Other essential equipment to bring:

A  basic scientific calculator (however this should not be a programmable one, as programmable calculators are not allowed in examinations).

Basic drawing equipment, including coloured pens and pencils, a protractor, ruler and a stapler.

Much of your work will need to be submitted electronically, and although there are plenty of computers available on campus, you may find it useful to have a laptop computer.  As a student you are eligible for versions of Microsoft Software at greatly reduced prices, so it would be advisable to wait until you have registered before buying software licences. You will also need a memory stick and should get yourself into the habit of keeping backup copies of your work on a portable memory stick.  Keele computers are currently running Windows 7 and Office 2010.  Student email accounts are administered through Google and you will therefore have access to Google drive, as additional back-up space.So many students have lost important work when their laptops have malfunctioned or been stolen!

Welcome Week

When you arrive at Keele to study Biochemistry, both Single and Dual Honours, you will spend the first week getting to know your way around and being introduced to the people, places and protocols that will be important to you over the next three years.  On Monday 25th September at 14.00 there will be an introduction and welcome to the School of Life Sciences talk by the Head of School Professor Dave Hoole, followed by an introduction and welcome to the Biochemistry programme by Dr Sheila Hope, the Programme Director. The venues for these will be confirmed later.

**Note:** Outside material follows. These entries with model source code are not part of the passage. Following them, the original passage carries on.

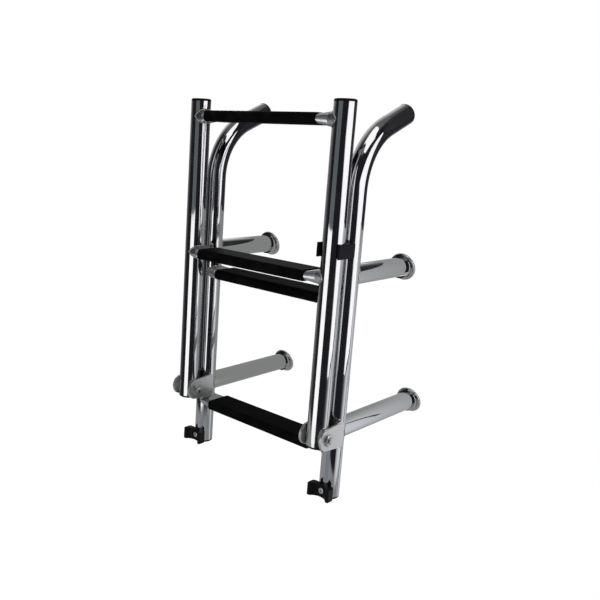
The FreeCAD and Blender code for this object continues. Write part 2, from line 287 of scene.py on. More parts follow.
@dataclass(frozen=True)
class PolishedSteel:
    """Mirror-polished stainless tube: faint haze, polishing lines round it and a slight waviness."""

    axis: Axis
    name: str = "polished_stainless"
    color: Color = (0.645, 0.645, 0.65, 1.0)
    hazed: Color = (0.595, 0.6, 0.605, 1.0)
    roughness: float = 0.045
    haze: float = 0.075
    haze_scale: float = 42.0
    haze_band: Pair = (0.42, 0.78)
    haze_tint: float = 0.6
    line_scales: Pair = (2600.0, 60.0)
    line_tint: float = 0.3
    line_haze: float = 0.02
    line_height: float = 0.25
    wave_scale: float = 70.0
    relief: Relief = Relief(0.12, 0.00002)

    def make(self) -> bpy.types.Material:
        """Build the material.

        Returns:
            The material.
        """
        material, graph = new_material(f"{self.name}_{self.axis.name.lower()}")
        haze = graph.step(graph.noise(self.haze_scale, 3.0), *self.haze_band)
        lines = graph.streaks(self.axis, self.line_scales)
        waves = graph.noise(self.wave_scale, 1.0)
        close_surface(graph, {
            "Base Color": graph.mix(haze * self.haze_tint + lines * self.line_tint, self.color, self.hazed),
            "Metallic": 1.0,
            "Roughness": self.roughness + haze * self.haze + lines * self.line_haze,
            "Normal": graph.bump(lines * self.line_height + waves, self.relief),
        })
        return material


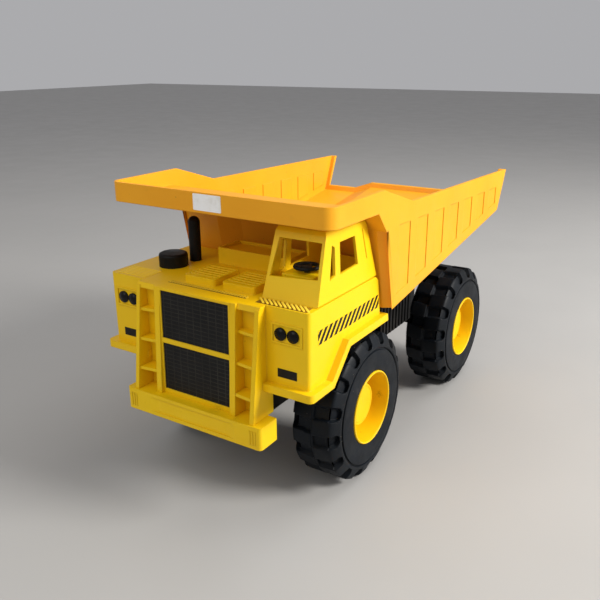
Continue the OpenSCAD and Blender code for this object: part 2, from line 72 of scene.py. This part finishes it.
class Nodes:
    """A material's node tree, with short calls for the nodes used here."""

    def __init__(self, name):
        self.material = bpy.data.materials.new(name)
        self.material.use_nodes = True
        self.tree = self.material.node_tree
        self.shader = self.tree.nodes["Principled BSDF"]
        self.place = self.add("ShaderNodeTexCoord").outputs["Object"]

    def add(self, kind, **settings):
        node = self.tree.nodes.new(kind)
        for key, value in settings.items():
            setattr(node, key, value)
        return node

    def join(self, source, socket):
        if isinstance(source, (int, float, tuple, list)):
            socket.default_value = source
        else:
            self.tree.links.new(source, socket)

    def set(self, name, value):
        self.join(value, self.shader.inputs[name])

    def math(self, how, a, b=0.0):
        node = self.add("ShaderNodeMath", operation=how)
        for value, socket in zip((a, b), node.inputs):
            self.join(value, socket)
        return node.outputs[0]

    def mapped(self, scale=(1, 1, 1), turn=(0, 0, 0)):
        node = self.add("ShaderNodeMapping")
        node.inputs["Scale"].default_value = scale
        node.inputs["Rotation"].default_value = turn
        self.join(self.place, node.inputs["Vector"])
        return node.outputs[0]

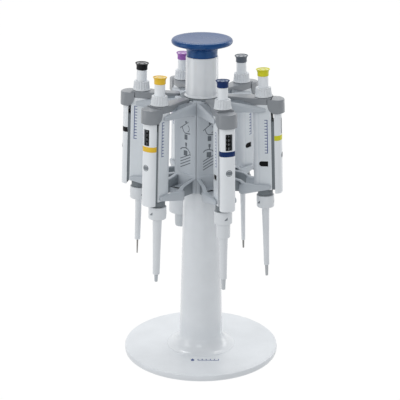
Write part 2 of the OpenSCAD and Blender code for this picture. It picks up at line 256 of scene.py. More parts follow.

On Tuesday 26th between 9.00 and 11.00 you will meet your Personal Tutor. Don’t worry, the meeting will not last two hours, but you should receive an invitation to meet at sometime during that period.

There will be a social event for Freshers on Wednesday afternoon, which we will notify you about nearer the time.

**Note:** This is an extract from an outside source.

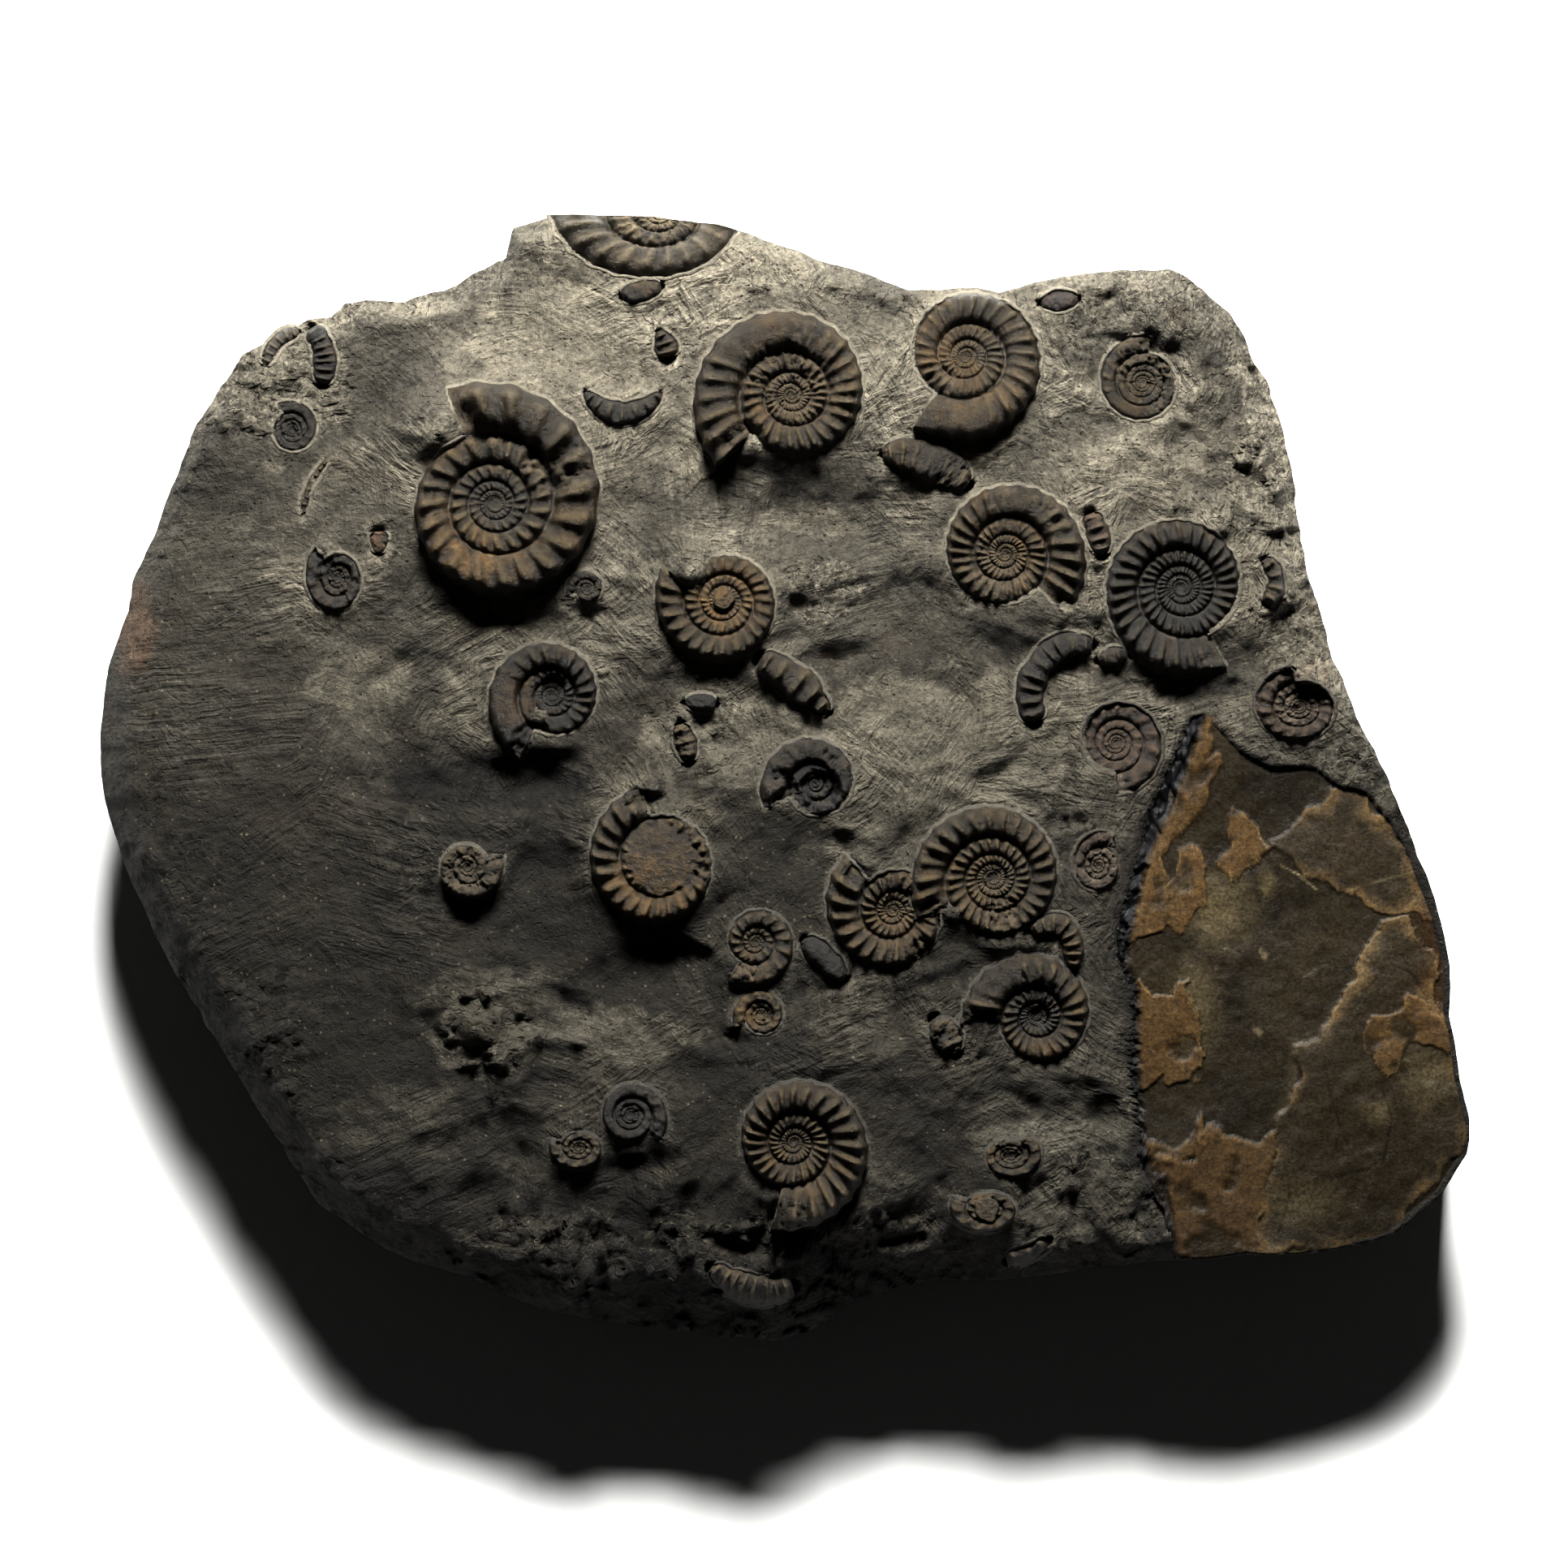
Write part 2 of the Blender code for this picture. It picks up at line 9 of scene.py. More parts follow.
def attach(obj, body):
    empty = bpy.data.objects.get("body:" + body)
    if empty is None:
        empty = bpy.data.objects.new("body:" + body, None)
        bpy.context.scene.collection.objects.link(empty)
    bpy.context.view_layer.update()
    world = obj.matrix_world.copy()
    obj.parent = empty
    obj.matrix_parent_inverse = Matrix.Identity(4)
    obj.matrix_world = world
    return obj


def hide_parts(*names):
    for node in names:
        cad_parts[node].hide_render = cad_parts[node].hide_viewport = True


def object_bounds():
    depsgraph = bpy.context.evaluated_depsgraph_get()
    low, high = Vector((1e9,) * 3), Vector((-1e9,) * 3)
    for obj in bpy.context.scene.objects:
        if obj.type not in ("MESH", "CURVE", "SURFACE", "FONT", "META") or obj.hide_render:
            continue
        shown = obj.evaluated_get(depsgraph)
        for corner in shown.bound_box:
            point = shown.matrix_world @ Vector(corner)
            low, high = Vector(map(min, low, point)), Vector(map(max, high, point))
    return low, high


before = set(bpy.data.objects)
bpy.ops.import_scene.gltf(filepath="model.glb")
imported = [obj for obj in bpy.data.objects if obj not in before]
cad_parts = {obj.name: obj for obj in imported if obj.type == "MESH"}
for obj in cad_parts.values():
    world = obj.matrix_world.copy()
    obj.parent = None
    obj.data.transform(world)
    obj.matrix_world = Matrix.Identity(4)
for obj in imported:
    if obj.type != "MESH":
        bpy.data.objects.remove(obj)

cad_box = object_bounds()

# Rock under the shells. One slab of dark limestone with a low dome for a top, which an air scribe
# has lowered round each shell. Only its relief is worked out here, because every shell sits on it;
# the slab itself comes further on.
MM = 0.001
STEP = 0.17  # millimetres to one step of the plan grid; columns run right, rows run down
ORIGIN_COLUMN, ORIGIN_ROW = 966, 961
CROWN, SAG_X, SAG_Y = 46.0, 5.0, 9.0  # height at the middle, fall to the sides, and to far and near
HALF_X, HALF_Y = 144.0, 119.0  # half the slab's width and depth
OUTLINE = (
    (122, 940), (122, 895), (130, 822), (157, 752), (161, 717), (189, 658), (212, 591), (240, 525),
    (273, 463), (294, 438), (337, 411), (375, 388), (402, 387), (420, 367), (496, 369), (544, 352),
    (598, 328), (621, 315), (630, 278), (683, 263), (791, 262), (881, 277), (1002, 315), (1118, 355),
    (1233, 356), (1348, 334), (1443, 328), (1486, 354), (1528, 400), (1564, 469), (1587, 550),
    (1601, 634), (1623, 733), (1644, 814), (1674, 884), (1716, 971), (1747, 1051), (1771, 1116),
    (1788, 1189), (1788, 1252), (1800, 1330), (1815, 1393), (1810, 1422), (1776, 1475), (1713, 1526),
    (1631, 1545), (1534, 1547), (1422, 1557), (1340, 1565), (1273, 1579), (1152, 1579), (1098, 1595),
    (1046, 1611), (1004, 1641), (957, 1659), (886, 1652), (800, 1640), (683, 1620), (590, 1585),
    (487, 1548), (401, 1496), (349, 1427), (298, 1341), (243, 1248), (194, 1162), (149, 1064),
    (126, 978),
)
# Margin of the top: direction in degrees, width of the falling strip, fall, and share of roughness
MARGIN = (
    (0, 7, 4, 0.6), (27, 9, 5, 1.0), (45, 11, 6, 1.0), (60, 7, 4, 0.7), (90, 6, 5, 0.5),
    (115, 8, 5, 0.6), (133, 10, 6, 1.0), (150, 7, 5, 0.8), (165, 9, 7, 0.4), (175, 10, 9, 0.4),
    (200, 11, 11, 0.8), (225, 11, 11, 0.9), (245, 13, 11, 0.8), (258, 20, 13, 1.0),
    (275, 25, 15, 1.0), (290, 18, 13, 1.0), (300, 11, 9, 0.8), (315, 5, 3, 0.3), (345, 4, 2, 0.3),
)
# Swells and hollows: column, row, radius in steps, rise in millimetres
SWELLS = (
    (611, 622, 190, 4.0), (975, 488, 160, 2.0), (891, 741, 115, 2.5), (812, 1058, 125, 2.5),
    (978, 1406, 130, 2.5), (578, 1068, 60, 2.0), (605, 1288, 70, 3.5), (1130, 770, 120, -3.0),
    (1150, 1000, 150, 1.5), (1430, 850, 80, -2.5), (430, 900, 130, -1.5), (1022, 730, 60, 2.0),
    (1330, 400, 90, 1.0),
)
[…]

Thursday is the day that the work begins. There will be an introduction to the laboratories at 10.00-13.00 on Thursday.

In between all this you will have time to check out the Fresher’s Fair and the electives drop in sessions. Dual Hons and Major Route students will also have activities relating to their other subject.

If you have any queries or worries about Welcome Week, please contact Dr Jan Hoole at j.c.hoole@keele.ac.uk

A Year In The Life Of

For the past year, 4 of our students and I have been writing an online journal called A Year in The Life Of.

Why not have a look for yourself?

http://ayearinthelifeof.pbworks.com

You can use the username   bc1  and password  yitlo2012

Other key links

Feel free to contact the Biochemistry course director, Dr Sheila Hope (email: s.a.hope@keele.ac.uk), if you have any specific questions.

Additional info for single honours students

Those of you joining our single honours programme in 2016 will have to select 1 elective module in addition to your 7 core modules.  You can do this through your eVision account or at the electives fair during induction week.   We have 2 year-long modules, which might confuse the electives fair staff because they will think you have 5 modules already in semester 1  and only 2 in semester 2, but you should inform them that you need to select one module.  We would advise you to pick this in semester 2, but some language modules might run in semester one.

Follow this link and enter single honours biochemistry to see what modules are available.

https://www.keele.ac.uk/electives/modules/modulesl1-l1/

We are expecting that most students will select from the programme approved electives, but you are free to choose whatever you like - subject to timetabling.